Turkey’s president has heavily criticized U.S. President Donald Trump for threatening to cut off U.S. funding to countries that oppose his decision to recognize Jerusalem as Israel’s capital.
Recep Tayyip Erdogan says he hopes the United States will be “taught a lesson” during a United Nations vote on the issue.
Speaking at a cultural awards ceremony in Ankara on Thursday, Erdogan accused Trump of seeking countries whose “decisions can be bought with dollars.”
Erdogan says: “Mr Trump, you cannot buy Turkey’s democratic will with your dollars. Our decision is clear.”
He adds: “I call on the whole world: Don’t you dare sell your democratic struggle and your will for petty dollars.”
Erdogan has been among the most vocal critics of Trump’s decision to recognize Jerusalem.

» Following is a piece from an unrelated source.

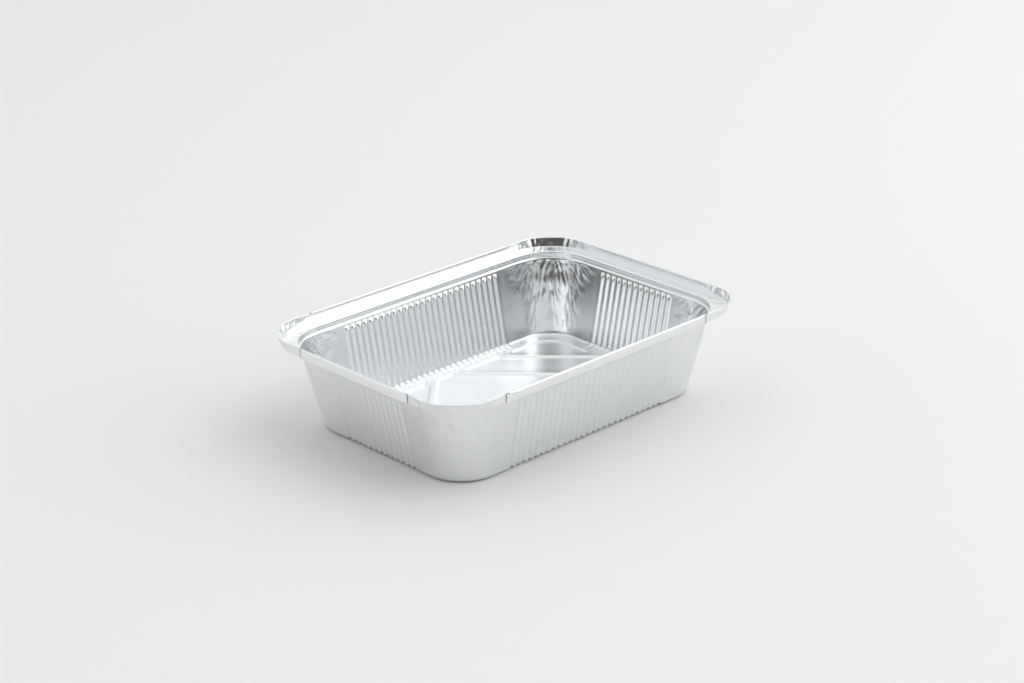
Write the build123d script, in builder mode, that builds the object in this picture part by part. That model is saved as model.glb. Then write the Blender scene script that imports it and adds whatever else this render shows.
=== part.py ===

The resolution being voted on Thursday is co-sponsored by Turkey, chair of the summit of the Organization of Islamic Cooperation, and Yemen, chair of the Arab Group at the U.N.
Israel’s prime minister is blasting the United Nations as a “house of lies” ahead of a vote to reject President Donald Trump’s recognition of Jerusalem as the Israeli capital.
Acknowledging that the resolution will likely pass by a wide margin, Benjamin Netanyahu said Thursday that Israel “completely rejects this vote before it is made.”
Trump’s declaration on Dec. 6 departed from decades of U.S. policy, and international consensus, that the fate of Jerusalem should be decided through negotiations. Netanyahu says Jerusalem is Israel’s capital regardless of the outcome of Thursday’s vote.
The Palestinians turned to the General Assembly after the U.S. vetoed a Security Council resolution calling on Trump to rescind his decision.
The Palestinians claim east Jerusalem, home to key Muslim, Jewish and Christian holy sites, as their capital.
President Donald Trump’s threat to cut off U.S. funding to countries that oppose his decision to recognize Jerusalem as Israel’s capital has raised the stakes in Thursday’s U.N. vote and sparked criticism at his tactics, which one Muslim group called bullying or blackmail.
Trump went a step further than U.S. Ambassador Nikki Haley who hinted in a tweet and a letter to most of the 193 U.N. member states on Tuesday that the U.S. would retaliate against countries that vote in favor of a General Assembly resolution calling on the president to rescind his decision.
Haley says the president asked her to report back on countries “who voted against us” — and she stressed that the United States “will be taking names.”